The PPBS system (noted above) required a clear statement of achievable objectives directly referencing the project proposal narrative and a division of the funding period into man-months, man-weeks, man-days, man-hours. The objectives were to be accomplished in the time funded by their requisite percentage of man-hour-dollars allocated in the project grant. The whole thing absolutely smacked of Pentagon bullshit.

It is fascinating to read O'Connor's history of the institutional swings from above. The way these appeared from below was weird and disconnected from the reality of concrete program needs.

The effects of the fed administrative changes went from here's some money go out and do something, to we gave you money now what did you do with it? So we went from being mandated to change the UC system, to justifying our existence. From funding empowerment to funding paranoia.

The only reason we escaped the first few rounds of cutbacks and re-organizations was because our project was part of the Trio Programs Special Services, Upward Bound, and Headstart. Nixon couldn't get rid of Headstart, so he `federalized' it and expected them all to die of starvation under the states. Most programs in the south and rural states did. We lucked out because region nine offices were in SF, about a thirty minute drive away, and our program officer liked us.

While the old OEO was gone, the Trio Programs lived on, except one critical piece, Upward Bound. This was a summer project to get poor students up to speed in the last two years of high school so they could get into a college---where our level of support services would help sustain them. Over about a five year period starting with the last of the Johnson administration DC staff through the Nixon changes the Trio Programs ossified in place and turned into dead projects still running under fixed budgets, where they could idle on into oblivion.

These Riviln econometric styled evaluation systems had the effect of petrified momentum for change, and transformed most of the program motivation into developing various justification schemes for survival. It was quite effective. Since she and others worked at the HEW level, these program evaluation schemes were instituted across the whole social welfare state spectrum.

In the larger view, the same sort of emphasis on program evaluation was and is being put to use to attack the whole range of public education and public services. You simply evaluate them all to death.

For example public school teachers now have to justify their existence in one bullshit evaluation methodology after another. Federal and state public funding distributed under program evaluation and review is now used as a preferred means to kill the public sector. The need to develop endless variations on evaluation methods spawned a whole industry of poverty, education, and welfare evaluation experts.

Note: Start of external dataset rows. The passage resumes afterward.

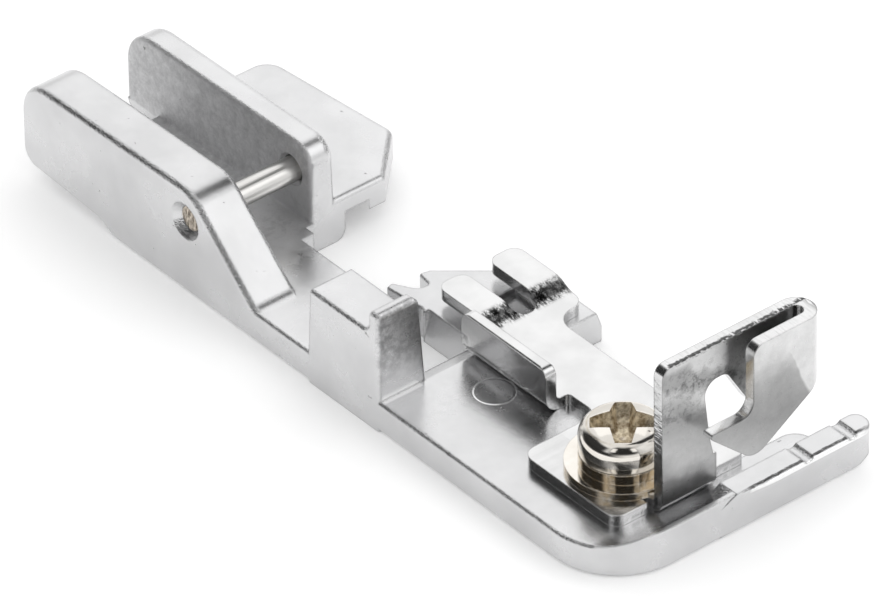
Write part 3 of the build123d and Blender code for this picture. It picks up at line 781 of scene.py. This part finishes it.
# %% Cross recess
RECESS_TURN = 50
RECESS_LEVELS = (
    # height under the crown, reach of the arms, half their width at the tip, root corner
    (-0.3, 2.34, 0.56, 0.86),
    (0.0, 2.20, 0.54, 0.82),
    (0.55, 1.90, 0.47, 0.72),
    (1.10, 1.30, 0.38, 0.58),
    (1.45, 0.62, 0.30, 0.42),
)
RECESS_TIP = 0.18
DIMPLE_TURN = -72
DIMPLE_REACH = 2.0
DIMPLE_RADIUS = 0.36
DIMPLE_RISE = 0.02
DIMPLE_ROWS = 12
DIMPLE_SIDES = 24
POLE = 0.001
SHARP_ANGLE = 32


def recess_cutter():
    """Tapered cross, level by level, ending in a blunt point."""
    points = []
    for depth, reach, half, root in RECESS_LEVELS:
        for quarter in range(4):
            a = math.radians(RECESS_TURN + 90 * quarter)
            for x, y in ((reach, -half), (reach, half), (root, root)):
                px = SCREW_MIDDLE.x + x * math.cos(a) - y * math.sin(a)
                py = SCREW_MIDDLE.y + x * math.sin(a) + y * math.cos(a)
                points.append((px, py, HEAD_TOP - depth))
    sides = len(points) // len(RECESS_LEVELS)
    floor = len(points) - sides
    points.append((SCREW_MIDDLE.x, SCREW_MIDDLE.y, HEAD_TOP - RECESS_LEVELS[-1][0] - RECESS_TIP))
    faces = [tuple(range(sides))]
    for upper in range(0, floor, sides):
        lower = upper + sides
        for i in range(sides):
            after = (i + 1) % sides
            faces.append((upper + after, upper + i, lower + i, lower + after))
    for i in range(sides):
        faces.append((floor + (i + 1) % sides, floor + i, len(points) - 1))
    return mesh_object("recess_cutter", points, faces)


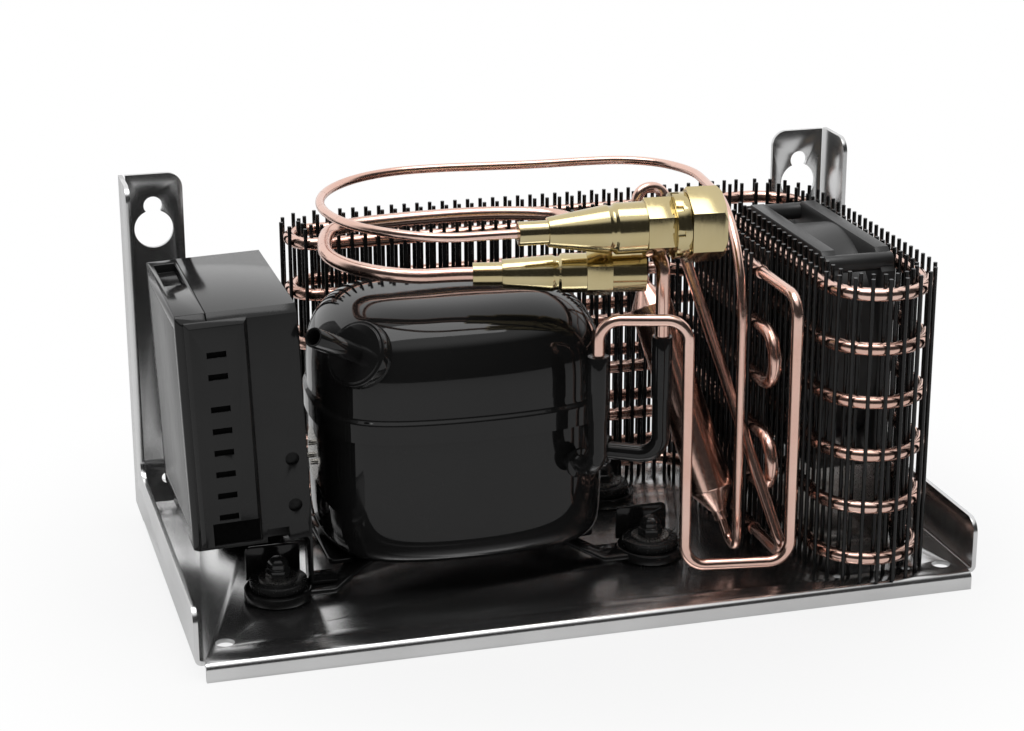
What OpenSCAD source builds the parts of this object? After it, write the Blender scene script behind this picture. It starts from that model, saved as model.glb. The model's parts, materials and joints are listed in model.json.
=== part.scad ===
// Compressor condensing unit on a folded tray: a sealed compressor, a wire and tube condenser with
// its fan, the electronics unit, and copper pipes that end in two quick couplings.
// X runs along the tray, the front lip faces -Y, Z is up and the tray's lips stand on Z = 0.

/* [Tray] */
// Width across the side flanges
tray_w = 350; // [350:1:380]
// Depth from the front lip to the rear tabs
tray_d = 190; // [190:1:210]
// Height of the front and rear lips
lip_h = 8; // [6:0.5:12]
// Thickness of the folded sheet
sheet = 2; // [1.5:0.25:2.5]
// Outer radius of the folds
fold_r = 3; // [2.75:0.25:4]
// Height of the uprights over the tray floor
upright_h = 160.5; // [150:0.5:180]
// Width of the tabs folded in from the uprights
tab_w = 29; // [26:0.5:32]
// Depth of each upright
upright_d = 26.5; // [22:0.5:30]
// Height of the side flanges over the floor
flange_h = 23; // [18:0.5:28]

/* [Condenser] */
// Outside diameter of the condenser tube
tube_d = 6; // [5:0.1:6.5]
// Rows of tube, one over the other
tube_rows = 6; // [4:2:6]
// Height from one row to the next
row_pitch = 24.2; // [18:0.1:24.4]
// Diameter of the wires welded to the tube
wire_d = 1.8; // [1.2:0.1:2]
// Spacing of the wires along the tube
wire_pitch = 6.2; // [5.2:0.1:9]

/* [Compressor] */
// Width of the shell
shell_w = 129; // [125:0.5:131]
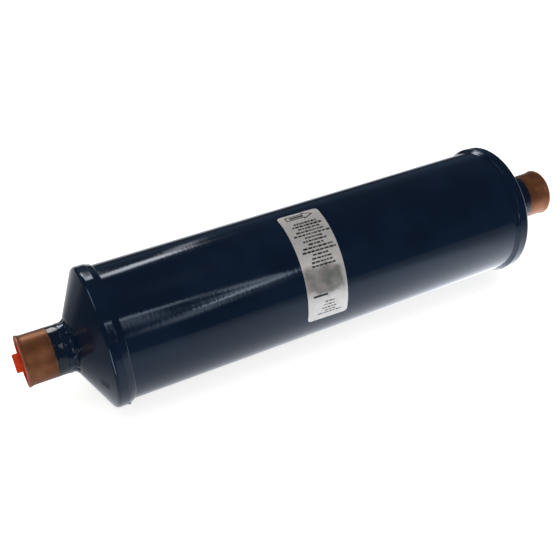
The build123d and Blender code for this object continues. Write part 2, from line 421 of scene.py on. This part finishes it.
def make_silver_film():
    """Satin silver label stock, with the soft grey field of print low on it."""
    made, tree, shader = start_material("silver_film")
    place = surface_place(tree)
    sheet = split(tree, add(tree, "ShaderNodeUVMap", uv_map="sheet").outputs["UV"])
    tone = use_group(tree, mottle, Place=place, Size=FILM_PATCH, First=FILM_WARM, Second=FILM_COOL)
    blur = cloud(tree, place, FIELD_WAVES, detail=2.0)
    drift = maths(tree, "MULTIPLY_ADD", blur, FIELD_DRIFT, -FIELD_DRIFT / 2)
    height = maths(tree, "ADD", sheet["Y"], drift)
    side = maths(tree, "ADD", sheet["X"], maths(tree, "MULTIPLY", drift, SIDE_DRIFT))
    low = ramp(tree, height, FIELD_LOW - FIELD_SOFT, FIELD_LOW + FIELD_SOFT)
    high = ramp(tree, height, FIELD_HIGH - FIELD_SOFT, FIELD_HIGH + FIELD_SOFT, 1.0, 0.0)
    left = ramp(tree, side, *FIELD_LEFT)
    right = ramp(tree, side, *FIELD_RIGHT, 1.0, 0.0)
    tall = maths(tree, "MULTIPLY", low, high)
    field = maths(tree, "MULTIPLY", tall, maths(tree, "MULTIPLY", left, right))
    patches = use_group(tree, mottle, Place=place, Size=FIELD_PATCH, First=FIELD_DARK, Second=FIELD_LIGHT)
    covered = maths(tree, "MULTIPLY", field, FIELD_COVER)
    set_inputs(tree, shader, {
        "Base Color": mix_colours(tree, covered, tone["Color"], patches["Color"]),
        "Metallic": maths(tree, "MULTIPLY_ADD", field, FIELD_METAL_LOSS, FILM_METAL),
        "Roughness": FILM_ROUGHNESS,
        "Normal": bump(tree, cloud(tree, place, FILM_GRAIN, detail=2.0), FILM_GRAIN_DEPTH),
    })
    return made


INK_DARK = rgb(0.012, 0.012, 0.012)
INK_LIGHT = rgb(0.028, 0.027, 0.026)
INK_PATCH = 0.8 * MM
INK_ROUGHNESS = 0.5


def make_black_ink():
    """Printing ink on the label, a little broken."""
    made, tree, shader = start_material("black_ink")
    place = surface_place(tree)
    tone = use_group(tree, mottle, Place=place, Size=INK_PATCH, First=INK_DARK, Second=INK_LIGHT)
    set_inputs(tree, shader, {"Base Color": tone["Color"], "Roughness": INK_ROUGHNESS})
    return made


BEAD_DARK = rgb(0.62, 0.53, 0.40)
BEAD_LIGHT = rgb(0.82, 0.76, 0.63)
# Darker colour in the hollows between the beads is painted shade.
BEAD_GAP_SHADE = rgb(0.35, 0.29, 0.21)
BEAD_SIZE = 1.8 * MM
BEAD_ROUGHNESS = 0.85
BEAD_DEPTH = 0.5 * MM


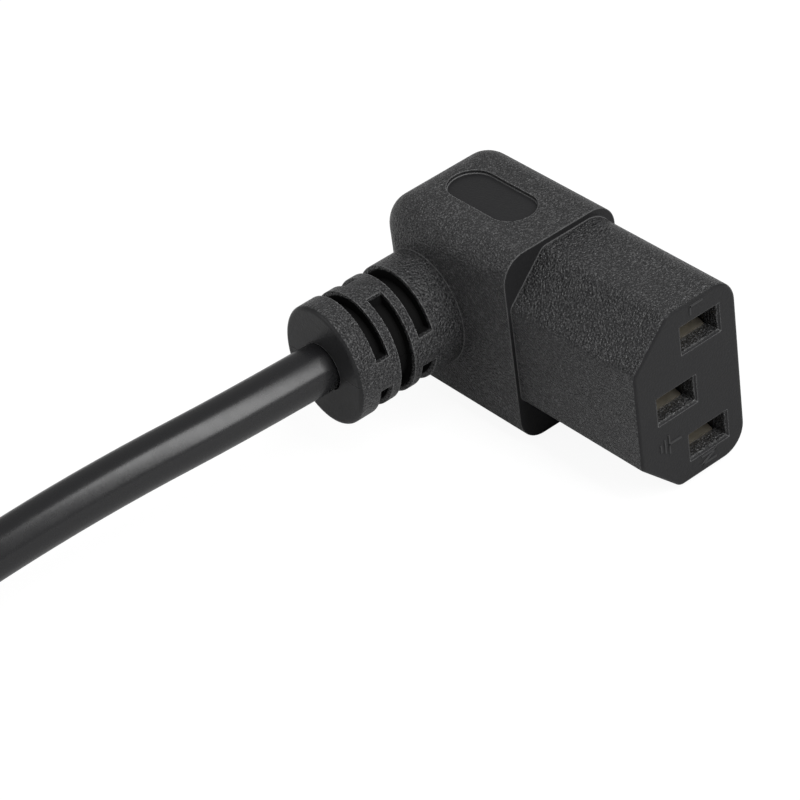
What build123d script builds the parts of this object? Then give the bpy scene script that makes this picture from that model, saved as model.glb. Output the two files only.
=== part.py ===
from build123d import *
import os
from math import cos, radians, sin, tan

os.makedirs("parts", exist_ok=True)

# Right angle connector block, which carries the socket nose and the strain relief
block_length = 20.9
block_rim = 0.8  # how far the block stands out above the nose
block_near = 10.2  # from the line of the live slots to the side that the cord leaves
block_far = 5.75  # from the line of the live slots to the other side
block_back_radius = 4.4
block_side_radius = 3.1
recess_length = 12.1
recess_width = 5.6
recess_depth = 0.45

# Socket nose, which goes into an inlet
nose_length = 18.8
nose_margin = 4.25  # from the middle of a live slot to the nose's edge beside it
nose_near = 9.65  # from the line of the live slots to the earth side
nose_far = 5.2
nose_chamfer = 5.2
nose_chamfer_radius = 1.2
nose_far_radius = 3.2
nose_edge_radius = 0.4
nose_wall = 1.6
front_wall = 2.0

# Slots in the face and the pins that enter them
pole_pitch = 14.0  # between the two live slots
earth_offset = 4.0
slot_width = 5.2
slot_height = 3.1
slot_chamfer = 0.28
pin_width = 4.0
pin_thickness = 2.0

# Contact carrier and its folded contacts
carrier_length = 17.0
pocket_clearance = 0.2
contact_length = 16.4
contact_width = 4.6
contact_sheet = 0.4
contact_grip = 0.9  # half the gap between the leaves where they grip
contact_mouth = 1.35  # half the gap between the leaves at their mouth
contact_bay = 1.15  # half the gap between the leaves behind the grip
mouth_length = 1.4
grip_length = 3.0
bay_start = 7.0
neck_length = 1.5
neck_width = 2.4

# Crimps and wires
barrel_length = 4.0
barrel_radius = 1.3
strand_radius = 0.6
wire_radius = 1.0
wire_ring = 1.2  # from the cord's axis to the axis of each wire in it
wire_bend = 2.5

# Strain relief, counted from the housing outwards
relief_half_width = 6.4
relief_half_height = 7.0
relief_floor_width = 5.0
relief_floor_height = 5.4
relief_collar = 4.0
relief_slots = [1.95, 2.0, 1.7]
relief_rings = [1.05, 1.15]
relief_web = 3.7
end_ring_length = 2.7
end_half_width = 6.35
end_half_height = 7.35
end_ring_radius = 0.5
cord_axis_back = 6.6  # from the back of the block to the axis of the cord

# Cord
cord_radius = 2.85
jacket_depth = 2.2  # how far the jacket reaches into the connector block

# Flat coil of the length that is put away, and its tie
coil_run = 85.5  # the straight sides
coil_bend = 19.95  # the radius of its round ends, at the middle of the turns
coil_lanes = 2
coil_layers = 3
coil_slack = 0.3
lead_length = 17.0
strap_thickness = 0.95
strap_gap = 0.05
strap_width = 12.0
strap_lap = 22.0

# Plug at the far end, which lies on the coil
plug_x = -8.0
plug_seat = 0.1
plug_side_wall = 2.1  # beside the nose that its cavity takes
plug_height = 19.3
plug_corner_radius = 3.5
plug_shroud_length = 20.0
plug_grip_length = 18.0
plug_shoulder = 0.8
plug_rear_width = 20.0
plug_rear_height = 15.6
plug_rear_radius = 4.5
plug_rear_edge = 2.0
plug_jacket_depth = 3.5
plug_cavity_depth = 16.3
plug_cavity_gap = 0.4
pin_recess = 1.2  # from the rim of the plug to the tips of its pins
pin_tip_chamfer = 0.7
pin_carrier_length = 4.0
pin_carrier_inset = 1.2
plug_barrel_length = 3.5

# Places that follow from the sizes, with the origin under the middle of the connector
nose_height = pole_pitch + 2 * nose_margin
block_height = nose_height + 2 * block_rim
plug_width = nose_height + 2 * plug_side_wall
relief_length = relief_collar + sum(relief_slots) + sum(relief_rings) + end_ring_length
face_x = (nose_length + block_length) / 2
shoulder_x = face_x - nose_length
back_x = shoulder_x - block_length
slot_line_y = (relief_length + block_near - block_far) / 2
near_y = slot_line_y - block_near
far_y = slot_line_y + block_far
mid_z = block_height / 2
cord_x = back_x + cord_axis_back
jacket_end_y = near_y + jacket_depth
cavity_x = face_x - front_wall
carrier_back_x = cavity_x - carrier_length
contact_back_x = cavity_x - contact_length
barrel_x = contact_back_x - neck_length
barrel_back_x = barrel_x - barrel_length
outline_centre = (nose_far - nose_near) / 2

# Each pole: name, place across the face from the slot line, height from the middle of the face
poles = [
    ("line", 0.0, pole_pitch / 2),
    ("neutral", 0.0, -pole_pitch / 2),
    ("earth", -earth_offset, 0.0),
]
slot_centres = [(across, up) for _, across, up in poles]

# Levels in the coil: the cord goes in at the bottom, and its tail comes out at the top
cord_diameter = 2 * cord_radius
coil_base = strap_thickness + strap_gap
coil_half_width = coil_lanes * cord_radius + coil_slack
coil_height = coil_layers * cord_diameter + 2 * coil_slack
lead_in_z = coil_base + coil_slack + cord_radius
top_layer_z = lead_in_z + (coil_layers - 1) * cord_diameter
plug_mid_z = coil_base + coil_height + plug_seat + plug_height / 2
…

Of course programs to change the poor have failed, because their problems are not social, psychological, cultural or physical---their problems are economic, they have no money. So, if there is no change in the systemic production of income inequality, nothing else changes..

Under the reign of Neoliberal orthodoxy, free market growth lifts all boats. Therefore, those left behind must have only themselves to blame, and therefore they need social, psychological, cultural or physical rehabilitation programs to change themselves so they will be fit for the rigors of the free market economic system. On the other hand, the free market system based on competition naturally and always produces winners and losers. But on this round, losers are lower income by economic design. So which is it? Losers are produced by economic design, or losers are produced by their own social, psychological, cultural, or physical unfitness?